- EXERCISE DESCRIPTION
Can you write out all of the material below, word for word?

- DATA LINES
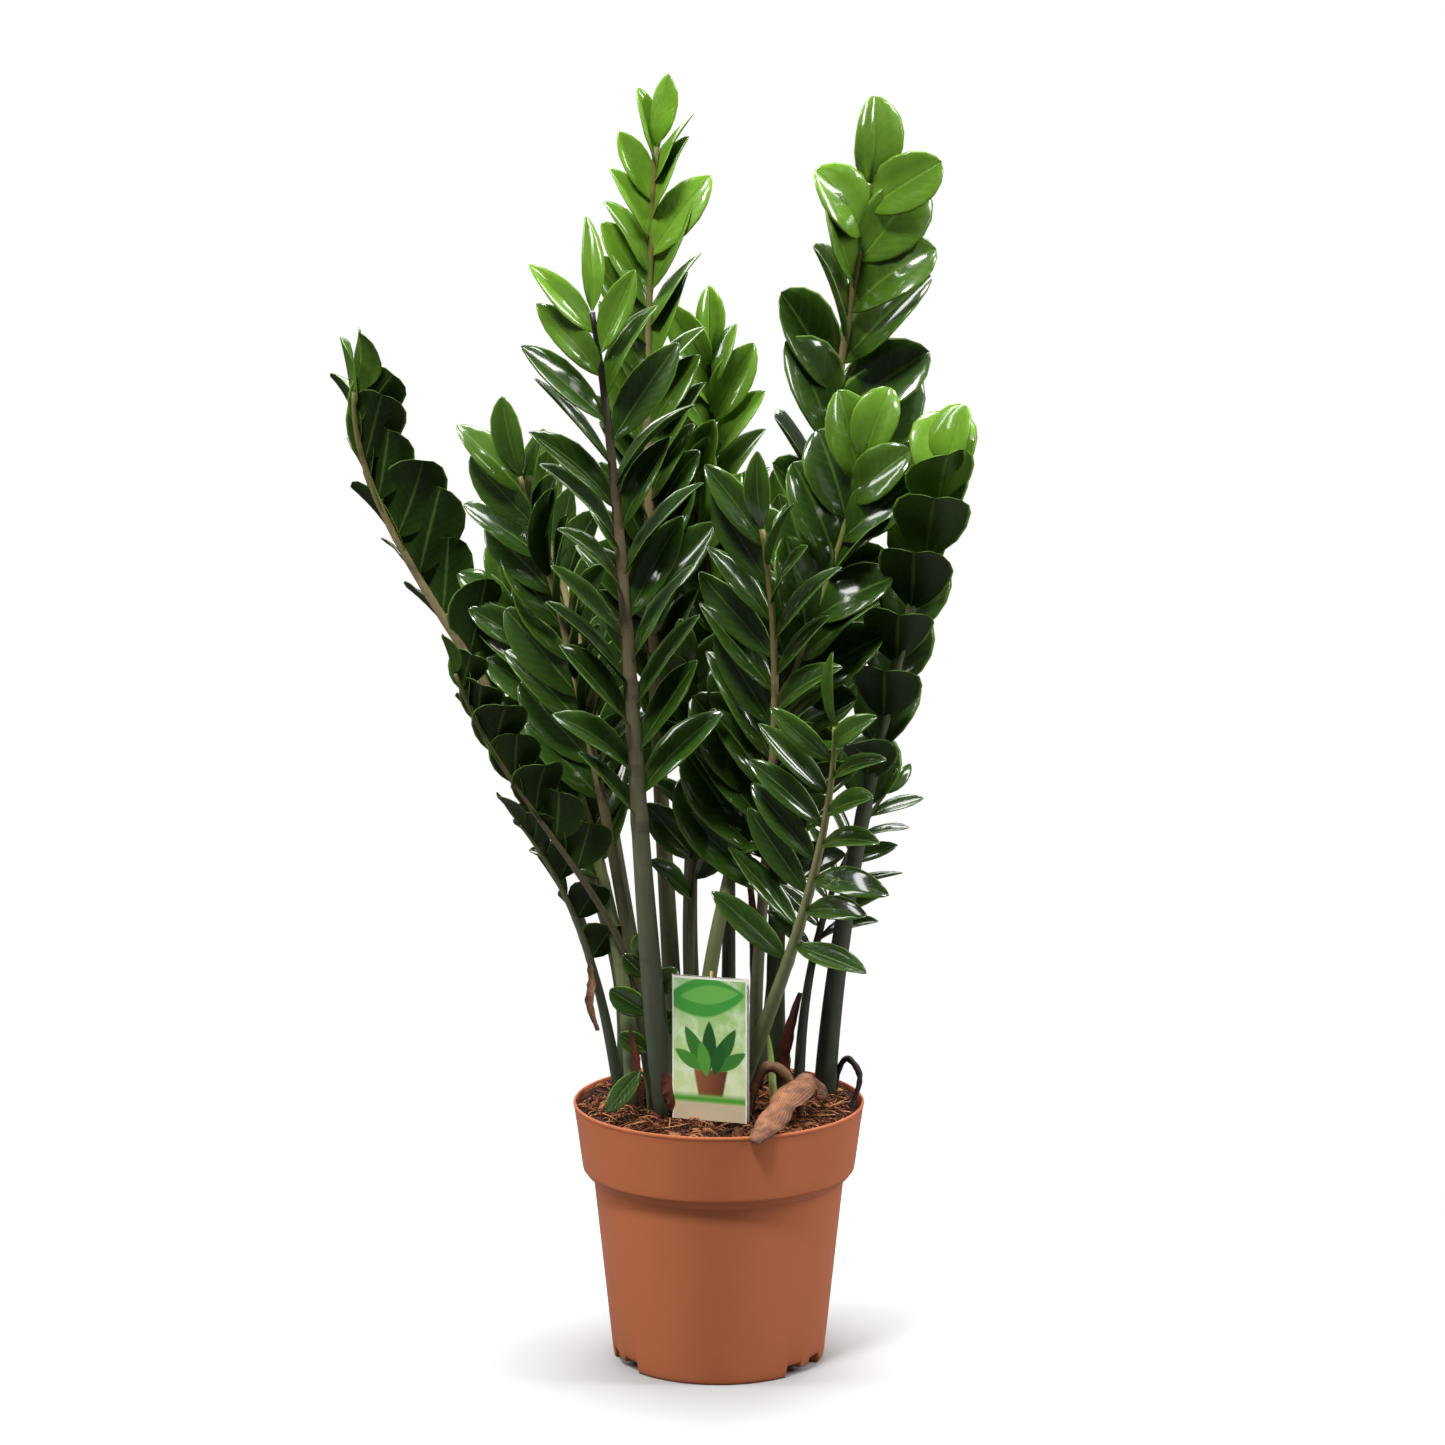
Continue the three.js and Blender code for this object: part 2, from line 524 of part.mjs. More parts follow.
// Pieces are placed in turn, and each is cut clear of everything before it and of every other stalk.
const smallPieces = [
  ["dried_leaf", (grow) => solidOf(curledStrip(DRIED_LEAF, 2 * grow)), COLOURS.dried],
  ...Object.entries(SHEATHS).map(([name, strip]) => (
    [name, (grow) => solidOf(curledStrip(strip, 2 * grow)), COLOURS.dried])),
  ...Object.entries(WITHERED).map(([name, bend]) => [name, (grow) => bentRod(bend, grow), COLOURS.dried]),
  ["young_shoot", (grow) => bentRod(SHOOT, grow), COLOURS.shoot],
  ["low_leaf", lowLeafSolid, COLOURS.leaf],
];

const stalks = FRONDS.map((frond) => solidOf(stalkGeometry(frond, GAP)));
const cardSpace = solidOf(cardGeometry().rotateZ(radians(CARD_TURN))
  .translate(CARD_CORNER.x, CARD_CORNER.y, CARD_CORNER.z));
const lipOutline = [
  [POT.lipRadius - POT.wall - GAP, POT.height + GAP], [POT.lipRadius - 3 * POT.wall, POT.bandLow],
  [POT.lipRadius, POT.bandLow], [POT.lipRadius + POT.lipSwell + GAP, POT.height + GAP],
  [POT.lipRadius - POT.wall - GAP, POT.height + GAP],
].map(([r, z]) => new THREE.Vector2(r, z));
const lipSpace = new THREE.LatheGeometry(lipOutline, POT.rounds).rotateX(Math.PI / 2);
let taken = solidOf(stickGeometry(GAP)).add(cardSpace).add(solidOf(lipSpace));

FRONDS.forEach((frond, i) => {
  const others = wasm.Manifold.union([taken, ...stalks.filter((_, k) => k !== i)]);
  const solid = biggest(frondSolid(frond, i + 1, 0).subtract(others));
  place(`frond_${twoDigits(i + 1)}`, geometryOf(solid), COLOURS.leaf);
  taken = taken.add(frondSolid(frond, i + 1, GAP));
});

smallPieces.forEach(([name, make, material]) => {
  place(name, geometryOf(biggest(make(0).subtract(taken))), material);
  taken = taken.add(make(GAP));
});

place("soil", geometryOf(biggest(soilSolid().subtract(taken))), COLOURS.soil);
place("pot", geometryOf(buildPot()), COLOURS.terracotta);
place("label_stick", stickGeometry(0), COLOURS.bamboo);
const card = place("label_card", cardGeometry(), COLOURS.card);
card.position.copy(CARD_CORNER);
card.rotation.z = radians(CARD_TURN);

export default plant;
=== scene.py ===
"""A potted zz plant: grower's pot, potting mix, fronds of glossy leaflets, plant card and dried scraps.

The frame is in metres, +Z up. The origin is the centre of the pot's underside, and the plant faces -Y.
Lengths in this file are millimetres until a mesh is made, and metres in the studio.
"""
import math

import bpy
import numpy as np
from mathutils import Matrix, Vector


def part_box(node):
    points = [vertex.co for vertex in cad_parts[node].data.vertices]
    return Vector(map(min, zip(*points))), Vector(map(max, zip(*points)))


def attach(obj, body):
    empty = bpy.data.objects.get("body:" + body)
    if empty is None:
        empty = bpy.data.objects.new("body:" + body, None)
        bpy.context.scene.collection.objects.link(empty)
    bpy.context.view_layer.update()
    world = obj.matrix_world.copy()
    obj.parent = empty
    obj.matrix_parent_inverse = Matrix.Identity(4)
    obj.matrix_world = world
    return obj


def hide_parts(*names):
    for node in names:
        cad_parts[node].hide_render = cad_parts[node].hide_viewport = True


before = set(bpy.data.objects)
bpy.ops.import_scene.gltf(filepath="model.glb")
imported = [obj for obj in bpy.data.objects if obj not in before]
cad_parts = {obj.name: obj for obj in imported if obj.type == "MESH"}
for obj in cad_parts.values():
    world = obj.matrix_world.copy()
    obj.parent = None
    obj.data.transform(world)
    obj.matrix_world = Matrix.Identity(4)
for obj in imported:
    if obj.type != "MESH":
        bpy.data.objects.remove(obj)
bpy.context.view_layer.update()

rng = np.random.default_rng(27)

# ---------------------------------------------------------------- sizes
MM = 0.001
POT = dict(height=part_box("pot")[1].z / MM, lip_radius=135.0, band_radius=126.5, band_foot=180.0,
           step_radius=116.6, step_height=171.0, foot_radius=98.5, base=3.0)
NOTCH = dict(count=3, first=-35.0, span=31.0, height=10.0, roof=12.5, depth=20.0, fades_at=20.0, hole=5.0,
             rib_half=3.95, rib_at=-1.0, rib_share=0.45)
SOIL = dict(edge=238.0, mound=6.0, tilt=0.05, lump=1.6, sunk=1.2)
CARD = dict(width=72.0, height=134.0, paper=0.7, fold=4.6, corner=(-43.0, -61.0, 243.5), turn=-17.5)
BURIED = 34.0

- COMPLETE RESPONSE
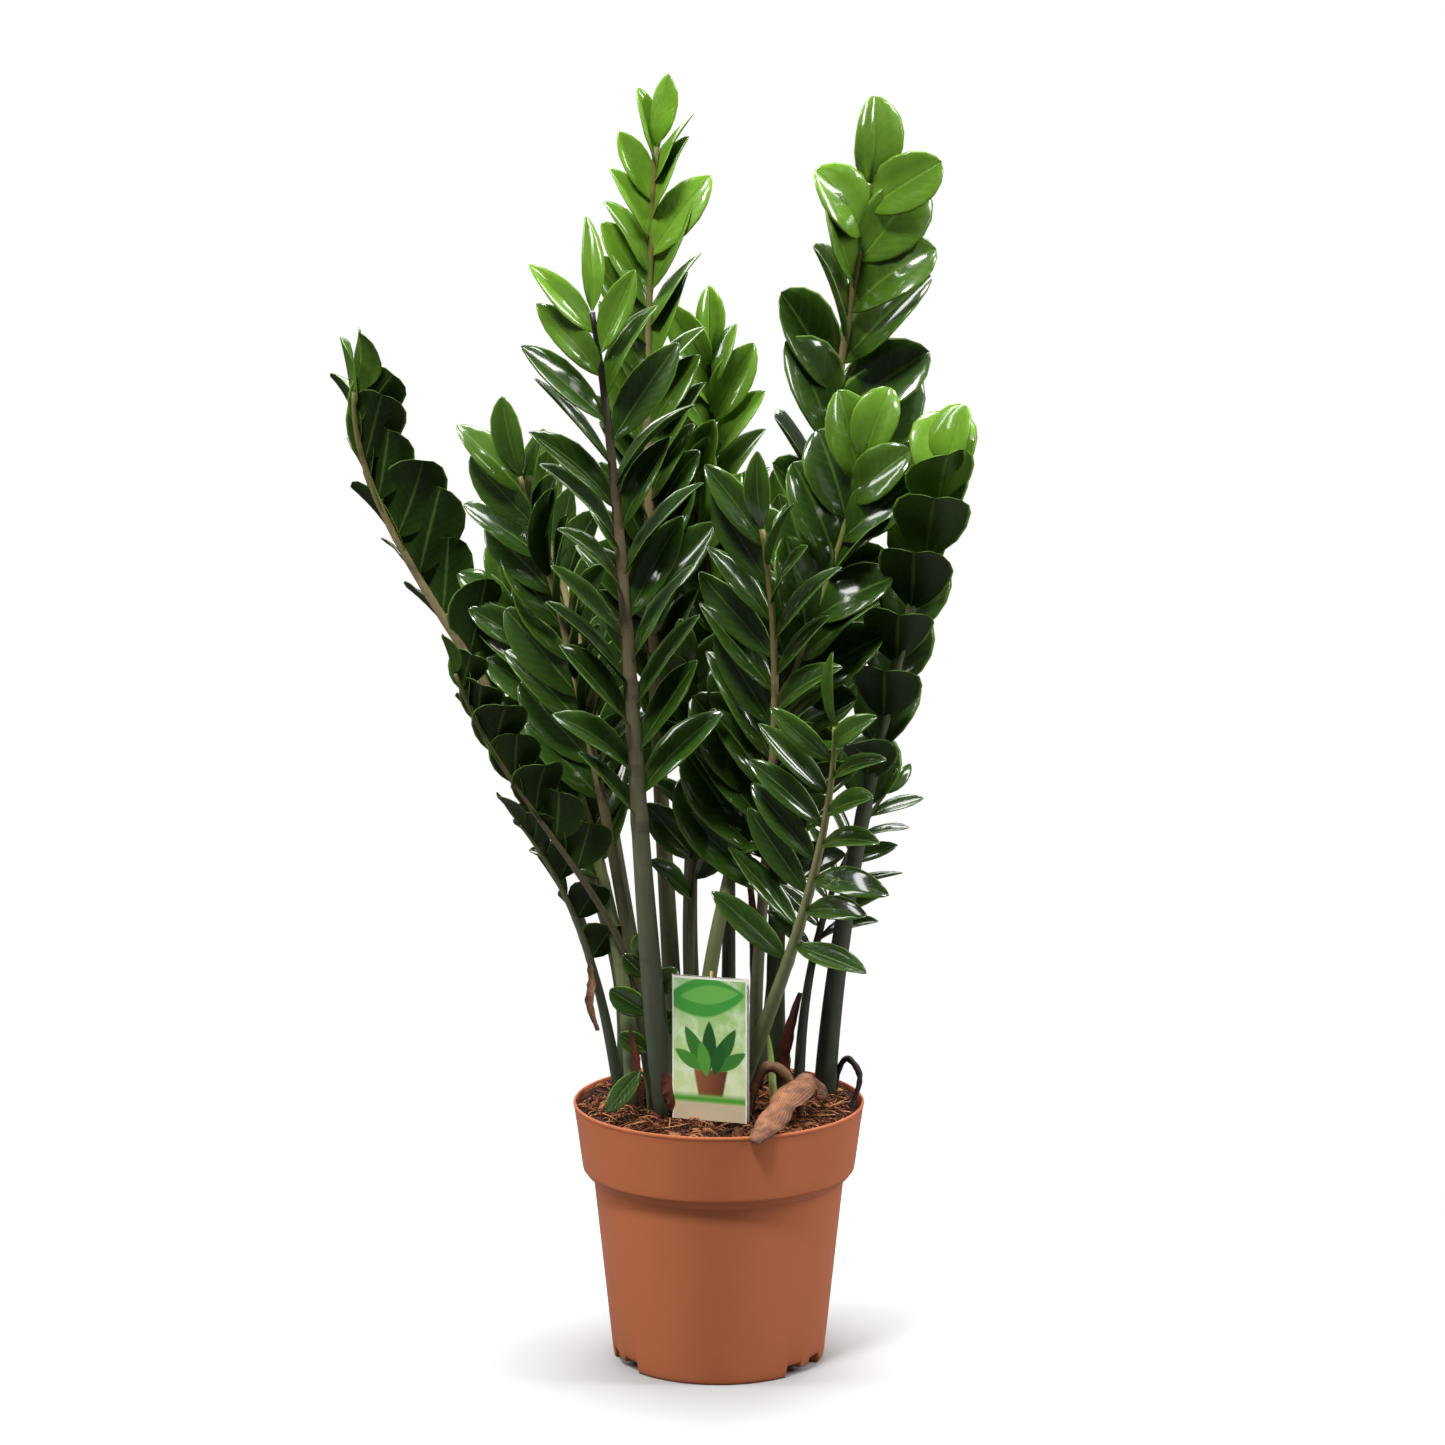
Continue the three.js and Blender code for this object: part 2, from line 524 of part.mjs. More parts follow.
// Pieces are placed in turn, and each is cut clear of everything before it and of every other stalk.
const smallPieces = [
  ["dried_leaf", (grow) => solidOf(curledStrip(DRIED_LEAF, 2 * grow)), COLOURS.dried],
  ...Object.entries(SHEATHS).map(([name, strip]) => (
    [name, (grow) => solidOf(curledStrip(strip, 2 * grow)), COLOURS.dried])),
  ...Object.entries(WITHERED).map(([name, bend]) => [name, (grow) => bentRod(bend, grow), COLOURS.dried]),
  ["young_shoot", (grow) => bentRod(SHOOT, grow), COLOURS.shoot],
  ["low_leaf", lowLeafSolid, COLOURS.leaf],
];

const stalks = FRONDS.map((frond) => solidOf(stalkGeometry(frond, GAP)));
const cardSpace = solidOf(cardGeometry().rotateZ(radians(CARD_TURN))
  .translate(CARD_CORNER.x, CARD_CORNER.y, CARD_CORNER.z));
const lipOutline = [
  [POT.lipRadius - POT.wall - GAP, POT.height + GAP], [POT.lipRadius - 3 * POT.wall, POT.bandLow],
  [POT.lipRadius, POT.bandLow], [POT.lipRadius + POT.lipSwell + GAP, POT.height + GAP],
  [POT.lipRadius - POT.wall - GAP, POT.height + GAP],
].map(([r, z]) => new THREE.Vector2(r, z));
const lipSpace = new THREE.LatheGeometry(lipOutline, POT.rounds).rotateX(Math.PI / 2);
let taken = solidOf(stickGeometry(GAP)).add(cardSpace).add(solidOf(lipSpace));

FRONDS.forEach((frond, i) => {
  const others = wasm.Manifold.union([taken, ...stalks.filter((_, k) => k !== i)]);
  const solid = biggest(frondSolid(frond, i + 1, 0).subtract(others));
  place(`frond_${twoDigits(i + 1)}`, geometryOf(solid), COLOURS.leaf);
  taken = taken.add(frondSolid(frond, i + 1, GAP));
});

smallPieces.forEach(([name, make, material]) => {
  place(name, geometryOf(biggest(make(0).subtract(taken))), material);
  taken = taken.add(make(GAP));
});

place("soil", geometryOf(biggest(soilSolid().subtract(taken))), COLOURS.soil);
place("pot", geometryOf(buildPot()), COLOURS.terracotta);
place("label_stick", stickGeometry(0), COLOURS.bamboo);
const card = place("label_card", cardGeometry(), COLOURS.card);
card.position.copy(CARD_CORNER);
card.rotation.z = radians(CARD_TURN);

export default plant;
=== scene.py ===
"""A potted zz plant: grower's pot, potting mix, fronds of glossy leaflets, plant card and dried scraps.

The frame is in metres, +Z up. The origin is the centre of the pot's underside, and the plant faces -Y.
Lengths in this file are millimetres until a mesh is made, and metres in the studio.
"""
import math

import bpy
import numpy as np
from mathutils import Matrix, Vector


def part_box(node):
    points = [vertex.co for vertex in cad_parts[node].data.vertices]
    return Vector(map(min, zip(*points))), Vector(map(max, zip(*points)))


def attach(obj, body):
    empty = bpy.data.objects.get("body:" + body)
    if empty is None:
        empty = bpy.data.objects.new("body:" + body, None)
        bpy.context.scene.collection.objects.link(empty)
    bpy.context.view_layer.update()
    world = obj.matrix_world.copy()
    obj.parent = empty
    obj.matrix_parent_inverse = Matrix.Identity(4)
    obj.matrix_world = world
    return obj


def hide_parts(*names):
    for node in names:
        cad_parts[node].hide_render = cad_parts[node].hide_viewport = True


before = set(bpy.data.objects)
bpy.ops.import_scene.gltf(filepath="model.glb")
imported = [obj for obj in bpy.data.objects if obj not in before]
cad_parts = {obj.name: obj for obj in imported if obj.type == "MESH"}
for obj in cad_parts.values():
    world = obj.matrix_world.copy()
    obj.parent = None
    obj.data.transform(world)
    obj.matrix_world = Matrix.Identity(4)
for obj in imported:
    if obj.type != "MESH":
        bpy.data.objects.remove(obj)
bpy.context.view_layer.update()

rng = np.random.default_rng(27)

# ---------------------------------------------------------------- sizes
MM = 0.001
POT = dict(height=part_box("pot")[1].z / MM, lip_radius=135.0, band_radius=126.5, band_foot=180.0,
           step_radius=116.6, step_height=171.0, foot_radius=98.5, base=3.0)
NOTCH = dict(count=3, first=-35.0, span=31.0, height=10.0, roof=12.5, depth=20.0, fades_at=20.0, hole=5.0,
             rib_half=3.95, rib_at=-1.0, rib_share=0.45)
SOIL = dict(edge=238.0, mound=6.0, tilt=0.05, lump=1.6, sunk=1.2)
CARD = dict(width=72.0, height=134.0, paper=0.7, fold=4.6, corner=(-43.0, -61.0, 243.5), turn=-17.5)
BURIED = 34.0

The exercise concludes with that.